Commenting on that development at the June 13 Vatican press conference, Cardinal Koch said that neither Francis nor Benedict XVI offered detailed explanations for the change. 

“But I am convinced they did not want to do something against anyone, but both wanted to do something ecumenically respectful,” he commented. 

Another suggestion is for the Catholic Church to further develop its practice of synodality, particularly through “further reflection on the authority of national and regional Catholic bishops’ conferences, their relationship with the Synod of Bishops and with the Roman Curia.” 

Finally, the text mentions a request for regular meetings among Church leaders at a worldwide level, in a spirit of “conciliar fellowship.”

What does that mean?

Well, frankly, I don't grasp it.

Without having read it, I sort of vaguely grasp that the Pope, who recently revived using the title Patriarch of the West, is sort of modeling this view of the Papacy on the Churches of the East, sort of.  In the East, each Church is autocephalous, with the Patriarch of Constantinople holding a "first among equals" position.  I don't think the Pope intends to fully go in that direction, but vaguely suggest that the synodal model of the East should apply more in the West, and that as Patriarch of the West, perhaps the entire Apostolic Church could be reunited, and perhaps even sort of vaguely include the "mainline" Protestant Churches, by which we'd mean the Lutheran and Anglican Churches.

It sort of interestingly brings up the Zoghby Initiative of the 1970s, in which Melkite Greek Catholic Church bishop Elias Zoghby sought to allow for inter-communion between the Melkites and the Antiochian Orthodox Church after a short period of dialogue.  His position was, basically, that this reunion could occur with a two point profession of faith, those being a statement of belief in the teaching gof the Eastern Orthodox churches and being in communion with the Bishop of Rome as the first among the bishops "according to the limits recognized by the Holy Fathers of the East during the first millennium, before the separation."

Thing was, there really were no limits.  In the first thousand years before the separation it's pretty clear that the Pope was head of the Church.  Indeed, from the earliest days that was recognized.
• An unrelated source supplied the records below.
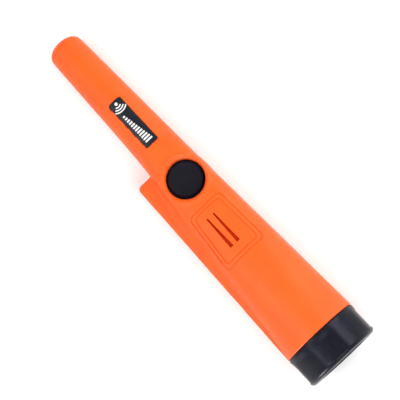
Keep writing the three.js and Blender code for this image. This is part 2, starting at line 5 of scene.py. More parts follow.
import bmesh
import bpy
import numpy as np
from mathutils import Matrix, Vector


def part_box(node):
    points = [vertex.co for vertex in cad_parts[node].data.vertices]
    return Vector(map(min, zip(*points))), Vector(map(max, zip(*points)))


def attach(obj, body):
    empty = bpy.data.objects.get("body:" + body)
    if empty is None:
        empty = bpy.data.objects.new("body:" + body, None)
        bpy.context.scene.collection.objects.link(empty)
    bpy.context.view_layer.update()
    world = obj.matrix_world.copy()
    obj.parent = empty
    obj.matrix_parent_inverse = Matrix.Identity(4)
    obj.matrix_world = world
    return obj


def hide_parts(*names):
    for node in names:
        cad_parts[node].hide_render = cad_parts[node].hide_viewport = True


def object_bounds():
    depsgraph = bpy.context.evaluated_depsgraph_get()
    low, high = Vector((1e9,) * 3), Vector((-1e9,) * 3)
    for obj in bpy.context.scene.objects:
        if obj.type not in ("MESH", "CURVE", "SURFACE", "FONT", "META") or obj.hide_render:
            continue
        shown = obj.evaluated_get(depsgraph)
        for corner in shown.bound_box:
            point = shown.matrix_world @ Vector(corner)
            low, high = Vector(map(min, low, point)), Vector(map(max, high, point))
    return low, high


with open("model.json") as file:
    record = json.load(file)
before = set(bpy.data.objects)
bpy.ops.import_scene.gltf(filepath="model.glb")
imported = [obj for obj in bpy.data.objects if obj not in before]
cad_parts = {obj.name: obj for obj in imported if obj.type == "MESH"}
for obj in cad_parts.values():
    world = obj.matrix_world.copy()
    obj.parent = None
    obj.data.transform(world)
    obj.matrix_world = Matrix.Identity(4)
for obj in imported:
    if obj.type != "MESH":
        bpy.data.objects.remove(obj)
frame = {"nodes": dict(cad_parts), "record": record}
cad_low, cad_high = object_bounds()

import openvdb
from mathutils import Matrix, Vector

# ---- Places in millimetres: X from the tip, Y from the wand's axis, Z from the floor -------------

MM = 0.001
TIP = Vector((cad_low.x, sum(c.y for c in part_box("ferrite_rod")) / 2, 0))


def to_row(points):
    """Millimetres in the probe's own frame to metres in the row frame."""
    return np.asarray(points, float) * MM + np.array(TIP)


def node_box(node):
    """A CAD node's two corners, in the probe's millimetres."""
    return [(Vector(corner) - TIP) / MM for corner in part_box(node)]


LENGTH = (cad_high.x - cad_low.x) / MM
SEAM_X = node_box("upper_shell")[1].x
CAP_LOW, CAP_HIGH = node_box("cap_shell")
CAP_R = (CAP_HIGH.z - CAP_LOW.z) / 2
CAP_Y = (CAP_LOW.y + CAP_HIGH.y) / 2
CAP_Z = (CAP_LOW.z + CAP_HIGH.z) / 2
BUTTON_LOW, BUTTON_HIGH = node_box("button_cap")
BUTTON_X = (BUTTON_LOW.x + BUTTON_HIGH.x) / 2
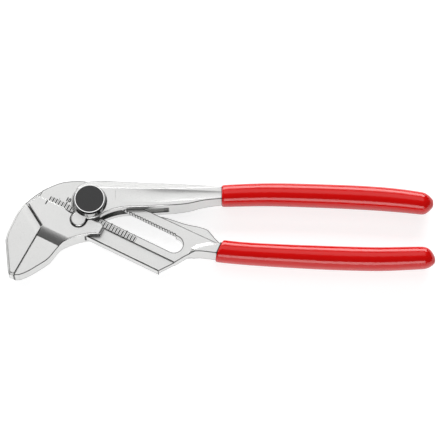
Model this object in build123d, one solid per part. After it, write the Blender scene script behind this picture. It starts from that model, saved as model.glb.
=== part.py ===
from build123d import *
import os
from math import cos, hypot, radians, sin

# Pliers wrench, 250 mm long, lying flat with its jaws closed.
# The origin is on the pivot axis, in the plane of the rear face. +X runs along the
# handles, +Y towards the upper handle and +Z out of the face with the push button.
# The "track" is the slanted slot: the jaws open along it, square to the jaw faces.

# Reach of the two ends, which the outlines follow
head_reach = 50.0
handle_reach = 200.0
track_angle = -27.2

# Half thicknesses, all measured from the middle plane of the tool
flange_half = 2.2
rail_half = 3.0
jaw_half = 4.5
cheek_half = 6.4
fork_half = 7.5
neck_half = 6.0
tang_half = 5.0

# Clearances
shaft_gap = 0.05
face_gap = 0.1
guide_gap = 0.15
lobe_gap = 0.35
swing_gap = 0.3
sleeve_gap = 0.05
overrun = 4.0

# Slotted lever: rail with the slot, thinner flange, and the bead that keeps the jaw on
rail_drop = 10.0
rail_rise = 11.0
rail_rise_end = 12.3
flange_drop = 18.4
flange_end = 55.4
bead_height = 0.7
slot_start = -4.2
slot_tail = 12.5
rack_level = 0.2
tooth_pitch = 1.8
tooth_depth = 0.9
size_steps = 24
spare_teeth = 6

# Jaws
face_gap_closed = 0.1
throat_drop = 32.3
jaw_bevel = 1.2
neck_bevel = 2.6
forging_ease = 0.4
grip_face_ease = 0.25
jaw_ramp_length = 5.0
jaw_ramp_drop = 0.4
cheek_ramp_length = 6.5
cheek_ramp_bulge = 0.3

# Fork of the upper lever and its two driving lobes
fork_radius = 10.9
fork_window_end = 46.0
lobe_radius = 4.5
lobe_drop = 12.9
lobe_back = 0.6
lobe_fillet = 0.9
handle_swing = 30.0
brow_angle = 140.0
top_bevel_width = 5.0
top_bevel_depth = 3.5
bevel_start_up = 8.9
bevel_fall = 0.021
taper_start = 44.0
entry_half = 5.5
scoop_start = 15.0
scoop_depth = 0.45
scoop_end_depth = 0.2
scoop_width = 8.4
scoop_end_width = 4.0

# Pivot bush, lock bolt and push button
bush_radius = 5.2
bush_flange_radius = 6.8
bush_flange_thickness = 1.0
button_bore_floor = 5.1
spring_pocket_radius = 4.6
spring_pocket_floor = 3.8
bolt_radius = 3.4
bolt_stem_radius = 2.8
bolt_tail = 1.8
key_height = 2.6
key_teeth = 4
button_radius = 8.8
button_wall = 0.9
button_web = 0.8
button_rise = 3.7
button_travel = 2.9
cap_radius = 8.25
cap_thickness = 0.8
cap_edge = 0.25
collar_wall = 0.65
collar_lip = 0.6
collar_top_wall = 0.4
collar_rise = 2.2
rear_cap_radius = 8.0
rear_cap_thickness = 1.8
rear_spigot = 0.7
spring_wire = 0.6
spring_turns = 4
spring_radius = 4.05

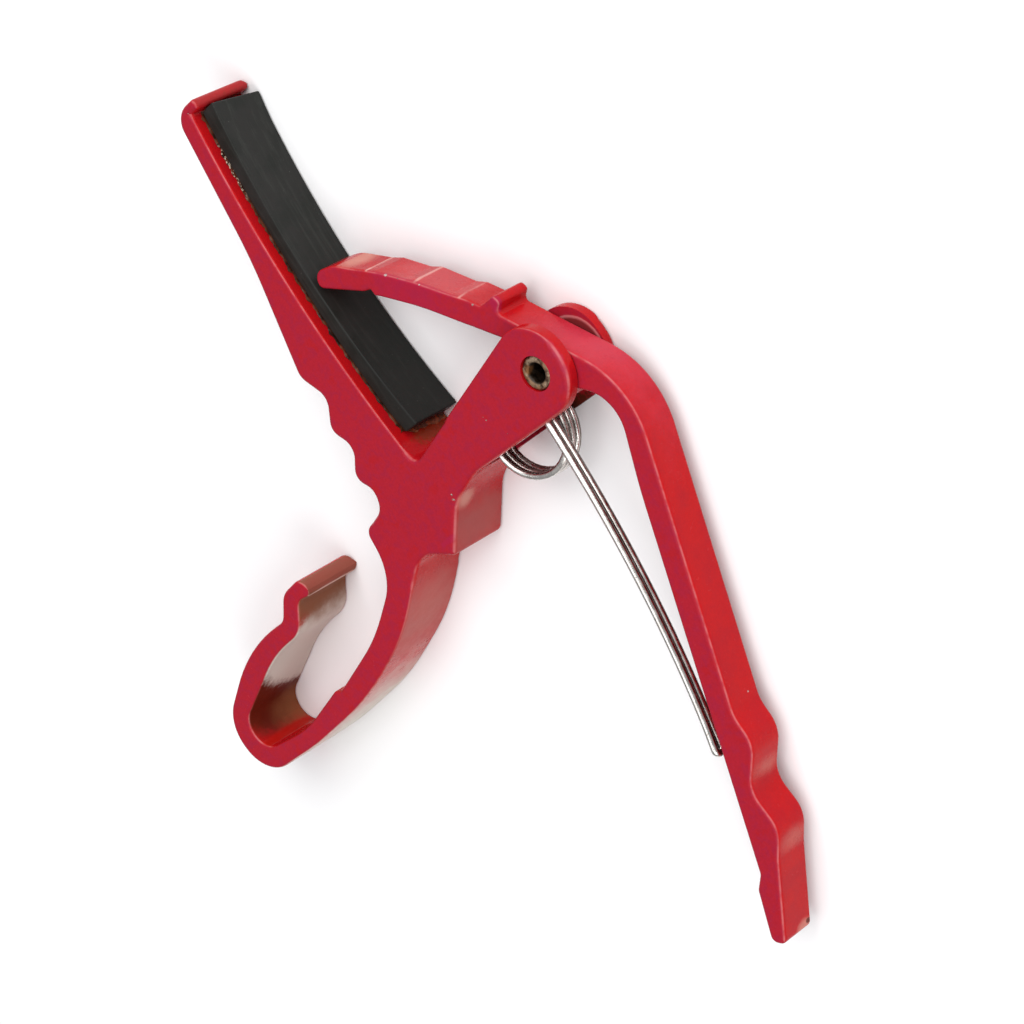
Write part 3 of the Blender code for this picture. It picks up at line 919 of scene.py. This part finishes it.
def make_glue():
    """A ragged film under the pad, squeezed out past its front edge and its near end."""
    (west, _, low), (east, _, high) = ((corner - PIVOT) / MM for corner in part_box("pad_adhesive"))
    shape = bmesh.new()
    bottom, top = [], []
    for i in range(GLUE_STEPS + 1):
        part = i / GLUE_STEPS
        bottom.append([])
        top.append([])
        for k in range(GLUE_ROWS + 1):
            share = k / GLUE_ROWS
            x, z = glue_place(share, part, west, east, low, high)
            rim = min(1, min(share, 1 - share, part, 1 - part) / GLUE_RIM_SHARE)
            bottom[-1].append(shape.verts.new(place(x, tray_y(x) + GLUE_LIFT, z)))
            top[-1].append(shape.verts.new(place(x, glue_top(x, z, rim), z)))
    for grid in (top, bottom):
        for first, second in zip(grid, grid[1:]):
            for k in range(GLUE_ROWS):
                shape.faces.new((first[k], first[k + 1], second[k + 1], second[k]))
    for k in range(GLUE_ROWS):
        for i in (0, GLUE_STEPS):
            shape.faces.new((bottom[i][k], bottom[i][k + 1], top[i][k + 1], top[i][k]))
    for i in range(GLUE_STEPS):
        for k in (0, GLUE_ROWS):
            shape.faces.new((bottom[i][k], bottom[i + 1][k], top[i + 1][k], top[i][k]))
    film = show_closed("glue_film", shape)
    smooth(film)
    finish(film, glue(), ["pad_adhesive"], "body")


def pin_profile(low, high):
    """Radii and heights round the pin's wall: a rolled mouth at each end."""
    middle, half = (PIN_RADIUS + PIN_BORE) / 2, (PIN_RADIUS - PIN_BORE) / 2
    upper = []
    for k in range(PIN_LIP_STEPS + 1):
        angle = math.radians(180 * k / PIN_LIP_STEPS)
        height = high - PIN_LIP + PIN_LIP * math.sin(angle)
        upper.append((middle - half * math.cos(angle), height))
    return upper + [(r, low + high - z) for r, z in reversed(upper)]


def make_pin():
    """A hollow pin turned about the pivot, with rolled and knocked mouths."""
    low, high = (corner.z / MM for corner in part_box("pivot_pin"))
    shape = bmesh.new()
    rings = []
    for r, z in pin_profile(low, high):
        ring = []
        for k in range(PIN_SIDES):
            angle = 2 * math.pi * k / PIN_SIDES
            out = Vector((math.cos(angle), math.sin(angle), 0))
            dent = 0
            if r < PIN_KNOCKED_WITHIN:
                dent = PIN_KNOCKS * noise.noise(out * 2.2 + Vector((0, 0, z)))
            away = abs(z - (low + high) / 2) / ((high - low) / 2)
            x, y, _ = out * (r + dent)
            ring.append(shape.verts.new(place(x, y, z + min(dent, 0) * away)))
        rings.append(ring)
    for first, second in zip(rings, rings[1:] + rings[:1]):
        for k in range(PIN_SIDES):
            shape.faces.new((first[k - 1], first[k], second[k], second[k - 1]))
    pin = show_closed("hollow_pin", shape)
    smooth(pin)
    finish(pin, pin_steel(), ["pivot_pin"], "body")


# ---------------------------------------------------------------- stage


def make_floor():
    shape = bmesh.new()
    bmesh.ops.create_grid(shape, x_segments=1, y_segments=1, size=FLOOR_SIZE)
    floor = show("floor", shape)
    floor.data.materials.append(paper())


def make_lights():
    for name, position, size, power, colour in LIGHTS:
        lamp = bpy.data.lights.new(name, "AREA")
        lamp.shape = "RECTANGLE"
        lamp.size = lamp.size_y = size
        lamp.energy = power
        lamp.color = colour
        holder = bpy.data.objects.new(name, lamp)
        bpy.context.scene.collection.objects.link(holder)
        holder.location = position
        holder.rotation_euler = (-Vector(position)).to_track_quat("-Z", "Y").to_euler()
    world = bpy.data.worlds.new("studio")
    bpy.context.scene.world = world
    world.use_nodes = True
    sky = world.node_tree.nodes["Background"].inputs
    sky["Color"].default_value = (*COOL_WHITE, 1)
    sky["Strength"].default_value = WORLD_STRENGTH


def make_camera():
    lens = bpy.data.cameras.new("camera")
    lens.lens = CAMERA_LENS
    lens.clip_start = CAMERA_NEAREST
    camera = bpy.data.objects.new("camera", lens)
    bpy.context.scene.collection.objects.link(camera)
    ahead = Vector(CAMERA_AHEAD).normalized()
    right = ahead.cross(Vector(CAMERA_UP)).normalized()
    turn = Matrix((right, right.cross(ahead), -ahead)).transposed().to_4x4()
    camera.matrix_world = Matrix.Translation(place(*CAMERA_PLACE)) @ turn
    bpy.context.scene.camera = camera
    bpy.context.scene.view_settings.view_transform = "Standard"


make_camera()
make_lights()
make_floor()
make_body()
make_lever()
make_spring()
make_pin()
make_pad()
make_glue()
Bishop Zoghby's initiative went nowhere and he's since passed on, but this sort of interestingly recalls it.  His effort received criticism from figures within Orthodoxy and the Roman Catholic Church, although a few Eastern Catholics admired it.  Here, I'd predict that conservative Catholics are not going to be too impressed.

Additionally, a recent problem barely noticed in the West is that the recent focus of Pope Francis on blessings for people in irregular unions, which is widely interpreted to mean homosexuals, has not only upset conservative Catholics, but Eastern Churches in some cases have backed away from the Catholic Church.  One Eastern Bishop who was getting quite close to Rome came out and stated that Fiducia Supplicans basically prevented any chance of reunion with his church.

This gets back to some things we've noted here before.  One is that this Papacy seems very focused on Europe, although the fact that this also looks towards the East cuts against that statement a bit.  Having said that, a good deal of the early focus of this Papacy was on European conditions, which have continued to be a problem as the German Church is outright ignoring Pope Francis to a large degree.  Loosening the role of the Papacy may stand to make those conditions worse, and probably won't bring the mainstream of the Lutherans and Anglicans in.  Which gets to the next point.  The Reformation is dying.

Seemingly hardly noticed is that the real story in Christianity, to a large degree, is the rapid decline in the old Reformation Protestant churches.  People like to note "well Catholic numbers are declining too", but frankly real statistical data shows that while there may be a decline, it's slight.  Indeed, what appears to be occurring in the Western World is that conversions to Catholicism offset departures. That's not growth, but what that sort of shows is the decline in cultural affiliation with a certain religion and, at least in the US, the end of the byproduct of the Kennedy Era Americanization of the Church.  Indeed, at the same time this is going on, the growth in Catholic conservatism and traditionalism in younger generations has grown too big to ignore.At the same time, Eastern Catholic Churches are gaining members from outside their ethnic communities, and the Easter Orthodox are gaining adherents from conservative Protestants who are leaving their liberalizing denominations.

This is a study document, so it's not a proclamation.  Twenty years ago or maybe even ten, I would have thought this a really good idea.  My instinct now is that its time has passed.  While conservative Catholics hold their breaths about the upcoming next session of the Synod on Synodality, there's sort of a general sense of marking time here as well, and indeed, an uncomfortable one.  The current Papacy has is very near its end, everyone knows this, but it puts out a lot of material that's of a highly substantive, and often controversial, nature.  Much of this is going to have to be dealt with after this Papcy concludes. Both the volume and speed at which things are occurring may reflect this, as that knowledge operates against the clock, but it might also be a reason to slow down at the Vatican level, or even put a bit of a time-out on things.

Footnotes:

1.  Indeed, I was at Confession recently on an average Saturday and noted that as I was there a  young woman with her two children were waiting in front of me, with both children saying Rosaries and the mother wearing a chapel veil. Her mother came in and also was wearing one, and a stunning young woman of maybe 20 came in also wearing one.  Every woman, and most of them were young, were attired in that fashion.

It's a minor example, but very notable.  This is becoming common.